NEW YORK -- A common assumption is that a time of crisis triggers growth in religious faith, but a study finds an even greater advance in faith comes after the crisis has subsided.

In that aftermath of "general dissonance" in a person's life, growth in faith is more likely than at the height of anxiety, researcher Constance Leean said.

She said that faith is aroused more during periods of counseling and support that people get after a crisis and in other periods of general unrest than at times of acute distress itself. Faith develops "when people begin to raise questions about the meaning of life and about their priorities," she said.

These are among conclusions of a study project, "Faith Development in the Adult Life Cycle," directed by Kenneth Stokes of Minneapolis and sponsored by the Religious Education Association.

Leean, a research evaluator of the Lutheran Church in America, supervised in-depth interviews with 41 individuals about their lives and faith as part of the study. In addition, a representative telephone survey was made by the Gallup organization of about 1,000 people.

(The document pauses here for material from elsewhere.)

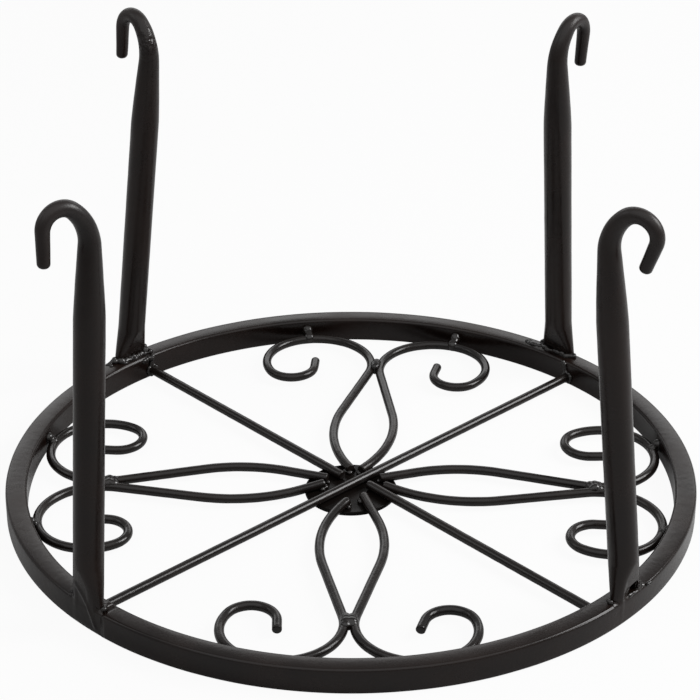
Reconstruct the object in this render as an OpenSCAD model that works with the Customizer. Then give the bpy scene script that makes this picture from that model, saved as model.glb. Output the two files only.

The study found that involvement in a church or synagogue does not appear in itself to assure growth in faith, but religious organizations help to the extent they encourage a person's "spiritual quest."

Many respondents claimed their faith is nurtured more by experiences outside the church or synagogue, Leean said, adding:

"Personal spiritual disciplines as well as exhilarating and transcendent events are common resources in people's descriptions of spiritual growth," she said.

She said the study shows churches and synagogues are not offering members sufficient opportunities for structured spiritual reflection and guidance.

The study found that faith develops particularly when people have some memorable experience with a different culture or when they are "encouraged to share stories of their faith with others," she said.

In both instances, just as in unsettling times or periods of readjustment after a crisis, faith seems most apt to bloom when people are pulled out of their usual preoccupations -- by another person or culture.

"Opportunities to stretch one's mind," such as in advanced education or other learning experiences, also were found to enlarge faith.

Getting problems resolved through psychological counseling also boosted development of faith, and a clear relationship was found between maturity of faith and psychological well-being.

Faith also is enhanced by development of social conscience such as involvement in political or other community projects to improve conditions in society, the study found.

The study turned up several differences between men and women in faith development, finding that women have a keener understanding of symbolism in life than men and are more open-minded to other people's views. Also, women lag "slightly behind" men in moral judgment, she said, although this was detected as the weakest area for both sexes.